__Stored data__:
:::::

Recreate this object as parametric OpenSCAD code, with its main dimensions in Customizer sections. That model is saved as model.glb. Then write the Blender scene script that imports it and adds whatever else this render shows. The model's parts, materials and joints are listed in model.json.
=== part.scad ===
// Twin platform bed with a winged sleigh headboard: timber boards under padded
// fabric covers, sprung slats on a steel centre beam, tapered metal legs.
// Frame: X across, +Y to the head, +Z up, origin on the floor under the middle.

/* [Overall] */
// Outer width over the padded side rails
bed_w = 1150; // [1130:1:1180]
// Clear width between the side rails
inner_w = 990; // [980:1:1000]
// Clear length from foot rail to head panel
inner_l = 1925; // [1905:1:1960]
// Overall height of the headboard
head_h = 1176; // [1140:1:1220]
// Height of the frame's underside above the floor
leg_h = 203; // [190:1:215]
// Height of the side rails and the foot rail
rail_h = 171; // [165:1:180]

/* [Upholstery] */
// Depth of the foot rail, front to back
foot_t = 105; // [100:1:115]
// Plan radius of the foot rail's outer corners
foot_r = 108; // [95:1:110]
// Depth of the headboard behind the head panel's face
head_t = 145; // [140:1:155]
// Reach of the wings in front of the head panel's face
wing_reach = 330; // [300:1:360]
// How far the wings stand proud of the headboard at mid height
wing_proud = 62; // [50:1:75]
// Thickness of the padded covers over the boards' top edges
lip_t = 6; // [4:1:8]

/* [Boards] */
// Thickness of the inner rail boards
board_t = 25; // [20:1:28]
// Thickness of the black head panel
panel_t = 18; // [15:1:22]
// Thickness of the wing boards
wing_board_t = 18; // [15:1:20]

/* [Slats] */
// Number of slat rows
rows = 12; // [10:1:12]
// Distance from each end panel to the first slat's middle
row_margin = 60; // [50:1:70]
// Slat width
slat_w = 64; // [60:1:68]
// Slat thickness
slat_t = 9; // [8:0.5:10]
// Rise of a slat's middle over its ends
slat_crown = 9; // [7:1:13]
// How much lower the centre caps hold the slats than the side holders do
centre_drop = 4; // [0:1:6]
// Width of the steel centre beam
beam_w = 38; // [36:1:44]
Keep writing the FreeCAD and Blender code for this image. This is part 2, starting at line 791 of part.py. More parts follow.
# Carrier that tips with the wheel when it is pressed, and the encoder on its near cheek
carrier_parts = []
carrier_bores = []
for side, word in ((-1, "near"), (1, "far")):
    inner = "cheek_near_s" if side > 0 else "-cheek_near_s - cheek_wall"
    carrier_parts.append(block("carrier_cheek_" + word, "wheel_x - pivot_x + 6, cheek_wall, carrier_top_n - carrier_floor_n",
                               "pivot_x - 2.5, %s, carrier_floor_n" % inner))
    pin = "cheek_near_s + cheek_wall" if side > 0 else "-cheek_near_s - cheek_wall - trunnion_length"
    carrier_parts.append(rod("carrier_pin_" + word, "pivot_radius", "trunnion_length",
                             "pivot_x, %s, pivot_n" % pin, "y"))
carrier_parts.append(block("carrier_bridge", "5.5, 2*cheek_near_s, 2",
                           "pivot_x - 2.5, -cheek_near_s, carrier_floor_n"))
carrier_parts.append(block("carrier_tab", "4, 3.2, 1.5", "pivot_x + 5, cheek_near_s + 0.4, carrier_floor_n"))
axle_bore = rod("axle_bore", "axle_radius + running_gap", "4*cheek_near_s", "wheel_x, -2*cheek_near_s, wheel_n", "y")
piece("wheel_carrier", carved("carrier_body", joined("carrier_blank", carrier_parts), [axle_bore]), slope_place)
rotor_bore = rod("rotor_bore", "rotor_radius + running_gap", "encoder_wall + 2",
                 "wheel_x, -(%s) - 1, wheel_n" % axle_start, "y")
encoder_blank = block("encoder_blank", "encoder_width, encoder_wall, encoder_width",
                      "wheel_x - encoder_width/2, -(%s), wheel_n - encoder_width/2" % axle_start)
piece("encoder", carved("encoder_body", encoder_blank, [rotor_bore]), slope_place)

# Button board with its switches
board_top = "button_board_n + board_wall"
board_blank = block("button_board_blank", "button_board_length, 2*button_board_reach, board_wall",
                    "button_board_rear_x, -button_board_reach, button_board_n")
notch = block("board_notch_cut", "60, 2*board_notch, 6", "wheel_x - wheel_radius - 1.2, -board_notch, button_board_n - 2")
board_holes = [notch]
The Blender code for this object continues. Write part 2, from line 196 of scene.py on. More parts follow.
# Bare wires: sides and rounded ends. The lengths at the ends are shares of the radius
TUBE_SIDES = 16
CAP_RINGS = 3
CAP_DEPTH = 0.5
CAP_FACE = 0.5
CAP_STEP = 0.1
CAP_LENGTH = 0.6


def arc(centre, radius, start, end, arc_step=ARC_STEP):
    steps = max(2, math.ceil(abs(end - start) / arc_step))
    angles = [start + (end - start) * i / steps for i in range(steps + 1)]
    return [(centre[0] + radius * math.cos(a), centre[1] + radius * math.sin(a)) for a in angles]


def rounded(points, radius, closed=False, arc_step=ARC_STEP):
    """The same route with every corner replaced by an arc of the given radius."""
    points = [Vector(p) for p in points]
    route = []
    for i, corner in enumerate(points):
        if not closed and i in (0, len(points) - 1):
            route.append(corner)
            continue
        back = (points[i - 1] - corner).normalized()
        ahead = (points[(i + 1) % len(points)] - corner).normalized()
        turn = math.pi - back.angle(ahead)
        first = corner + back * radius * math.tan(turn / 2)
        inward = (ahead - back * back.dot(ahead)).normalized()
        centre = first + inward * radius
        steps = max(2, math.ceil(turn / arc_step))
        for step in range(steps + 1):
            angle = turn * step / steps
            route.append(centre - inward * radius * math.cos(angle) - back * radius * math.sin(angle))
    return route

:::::

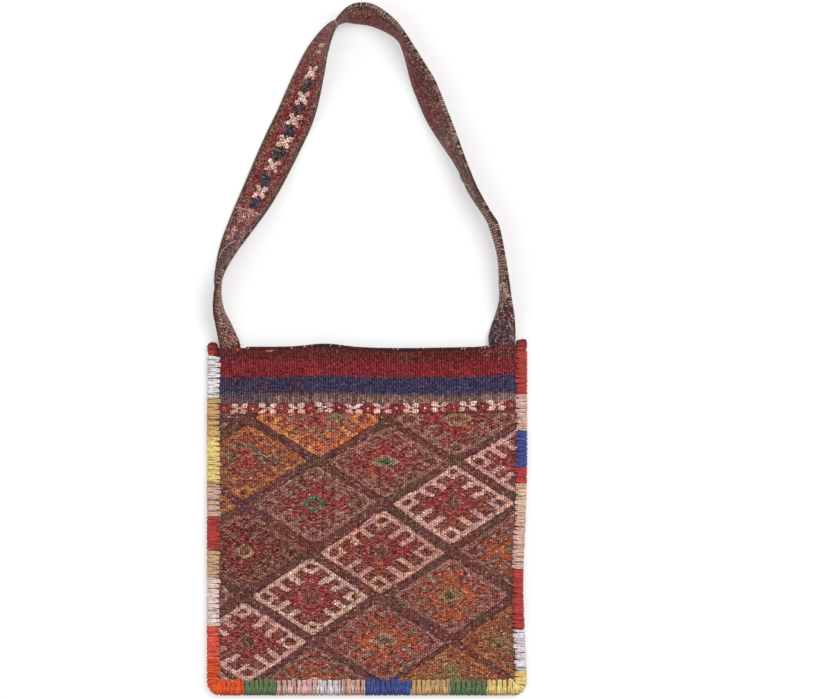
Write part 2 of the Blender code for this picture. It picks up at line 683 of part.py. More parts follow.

:::::

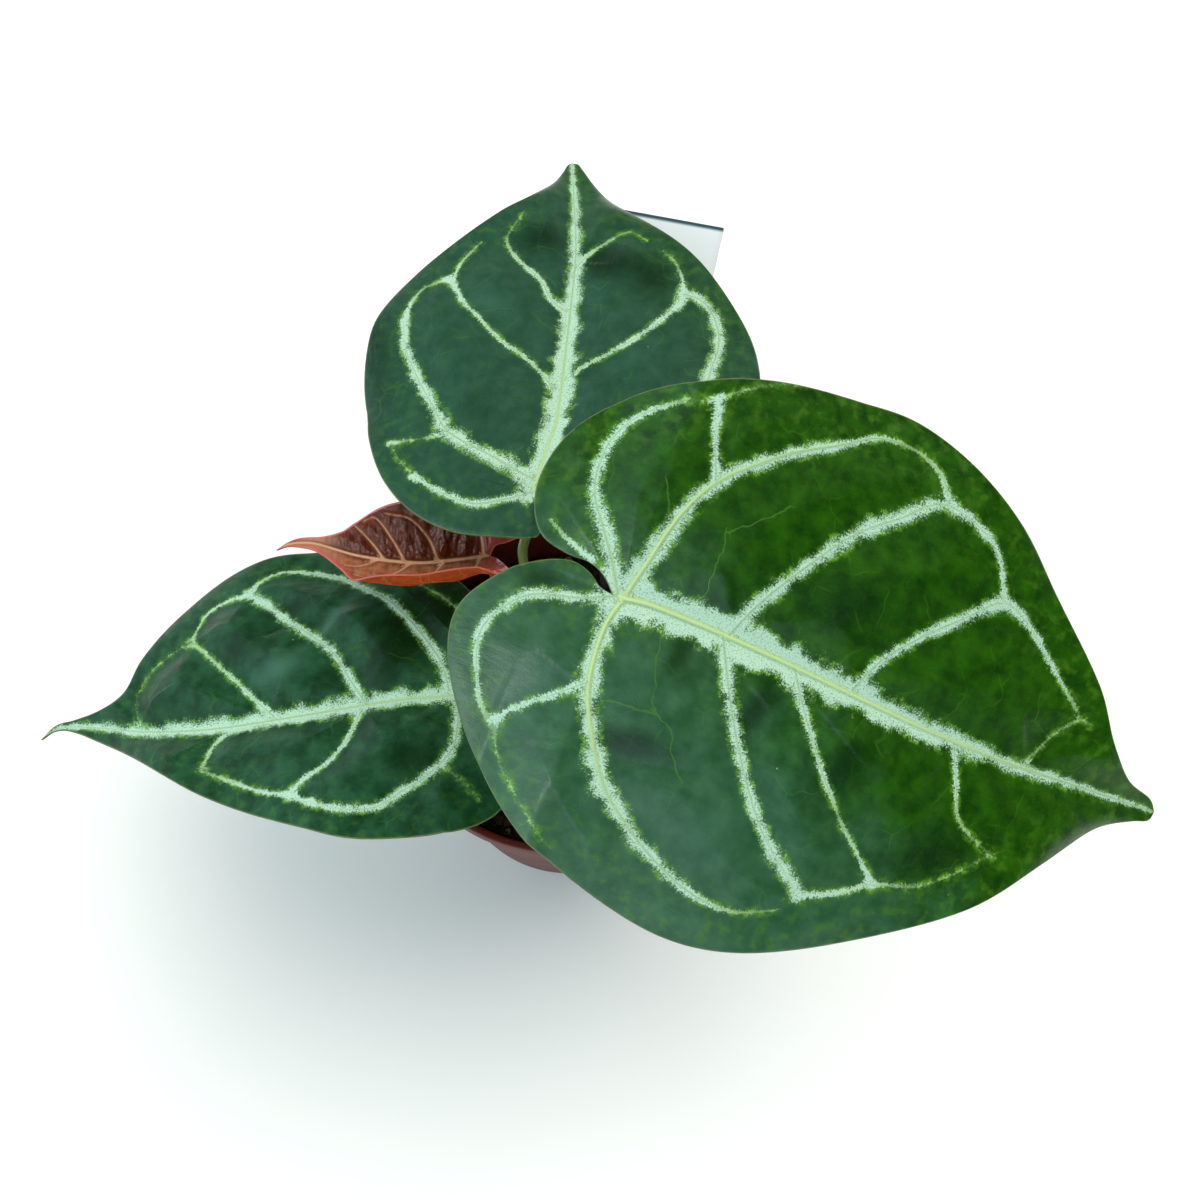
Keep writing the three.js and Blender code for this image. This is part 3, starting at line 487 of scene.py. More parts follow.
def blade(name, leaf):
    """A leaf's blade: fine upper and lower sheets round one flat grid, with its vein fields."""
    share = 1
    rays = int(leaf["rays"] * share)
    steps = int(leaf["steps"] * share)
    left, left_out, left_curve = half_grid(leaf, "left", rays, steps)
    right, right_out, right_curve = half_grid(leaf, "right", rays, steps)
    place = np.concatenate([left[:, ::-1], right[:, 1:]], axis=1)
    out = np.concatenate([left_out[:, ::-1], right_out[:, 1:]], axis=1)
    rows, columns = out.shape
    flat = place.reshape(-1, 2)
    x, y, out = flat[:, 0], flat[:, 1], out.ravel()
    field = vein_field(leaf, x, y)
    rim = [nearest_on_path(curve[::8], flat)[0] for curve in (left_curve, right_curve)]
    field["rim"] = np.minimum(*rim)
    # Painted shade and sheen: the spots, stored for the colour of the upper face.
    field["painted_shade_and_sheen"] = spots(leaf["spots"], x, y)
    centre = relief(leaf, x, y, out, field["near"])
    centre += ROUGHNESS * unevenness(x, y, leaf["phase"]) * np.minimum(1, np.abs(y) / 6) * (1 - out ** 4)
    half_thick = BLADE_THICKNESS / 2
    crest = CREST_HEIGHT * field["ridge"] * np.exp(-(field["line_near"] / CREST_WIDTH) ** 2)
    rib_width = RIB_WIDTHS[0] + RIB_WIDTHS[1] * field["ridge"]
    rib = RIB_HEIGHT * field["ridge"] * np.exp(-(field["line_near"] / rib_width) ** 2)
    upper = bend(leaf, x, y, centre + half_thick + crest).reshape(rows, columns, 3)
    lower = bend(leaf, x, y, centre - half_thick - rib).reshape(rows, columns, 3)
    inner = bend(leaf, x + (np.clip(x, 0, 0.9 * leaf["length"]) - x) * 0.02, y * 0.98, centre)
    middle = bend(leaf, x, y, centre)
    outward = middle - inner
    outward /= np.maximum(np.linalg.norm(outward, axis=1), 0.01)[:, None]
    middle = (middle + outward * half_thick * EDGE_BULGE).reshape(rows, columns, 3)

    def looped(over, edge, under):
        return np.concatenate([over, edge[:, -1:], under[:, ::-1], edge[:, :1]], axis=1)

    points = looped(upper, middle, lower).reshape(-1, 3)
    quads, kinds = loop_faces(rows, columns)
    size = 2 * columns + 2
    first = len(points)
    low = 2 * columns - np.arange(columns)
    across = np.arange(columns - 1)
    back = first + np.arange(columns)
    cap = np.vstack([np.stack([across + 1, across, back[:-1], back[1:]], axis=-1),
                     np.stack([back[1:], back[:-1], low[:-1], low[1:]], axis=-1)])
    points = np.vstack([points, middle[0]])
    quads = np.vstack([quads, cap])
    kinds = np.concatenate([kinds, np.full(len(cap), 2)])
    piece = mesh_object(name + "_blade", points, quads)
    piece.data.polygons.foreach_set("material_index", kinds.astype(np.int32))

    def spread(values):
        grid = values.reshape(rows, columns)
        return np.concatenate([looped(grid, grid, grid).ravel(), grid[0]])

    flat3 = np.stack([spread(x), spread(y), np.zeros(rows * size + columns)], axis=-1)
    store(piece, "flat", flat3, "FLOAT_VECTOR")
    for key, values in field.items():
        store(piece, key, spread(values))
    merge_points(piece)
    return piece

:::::

__Exercise requirements__: With the first line being the one containing "Recreate this object" and the last line the one containing "under the middle.", transcribe exactly the lines above that fall in that range.

__Exercise output__:
Recreate this object as parametric OpenSCAD code, with its main dimensions in Customizer sections. That model is saved as model.glb. Then write the Blender scene script that imports it and adds whatever else this render shows. The model's parts, materials and joints are listed in model.json.
=== part.scad ===
// Twin platform bed with a winged sleigh headboard: timber boards under padded
// fabric covers, sprung slats on a steel centre beam, tapered metal legs.
// Frame: X across, +Y to the head, +Z up, origin on the floor under the middle.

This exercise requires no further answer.